Groundswell is a 501(c)3 nonprofit dedicated to building community power, strengthening local resilience, and advancing energy affordability by making clean energy more accessible. With a mission to cut electricity bills in half for households that need savings, Groundswell develops and operates community solar and resilience hub projects that benefit under-served households.

==History==
Groundswell was founded in 2009 by a group of field organizers who had previously worked together on the 2008 Barack Obama Presidential Campaign. Groundswell co-founder Will Byrne was the organization's CEO through 2014. The organization operated under two previous names, The DC Project and Weatherize DC, before becoming Groundswell. Groundswell chose Washington, D.C. as its hub because it is one of a small but growing number of places where residents are able to choose their energy suppliers.

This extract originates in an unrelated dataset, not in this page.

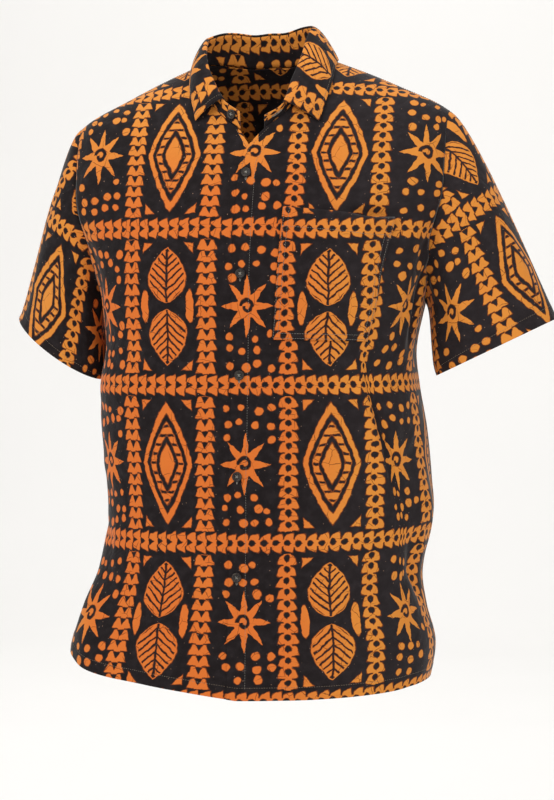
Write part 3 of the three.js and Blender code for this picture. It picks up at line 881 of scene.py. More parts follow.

Since then, Groundswell has grown to serve the Mid Atlantic region including Georgia, Maryland, North Carolina, New York and Illinois. It is led by CEO Michelle Moore, an experienced energy executive and former White House official with roots in rural Georgia.

==Clean energy==
Groundswell develops community solar projects and programs that connect solar power with economic empowerment, enabling people and community-based businesses to work together to switch to solar energy.

Groundswell works with other non-profit organizations to reach out to economically diverse local communities.

Groundswell’s SharePower subscription model was designed to help neighbors share power with neighbors.

Groundswell launched the Rural Renaissance Roadshow in 2023 with its inaugural event in Bentonville, Arkansas, as part of its mission to promote sustainable energy solutions and economic resilience in rural communities across the United States. Building on the success of the initial gathering, Groundswell established the Roadshow as an annual conference, bringing together local leaders, policymakers, and innovators to share best practices and strategies for rural development. The 2024 conference was hosted in Macon, Georgia, and the 2025 event took place in Opelika, Alabama, further expanding the Roadshow’s reach and impact throughout the rural South.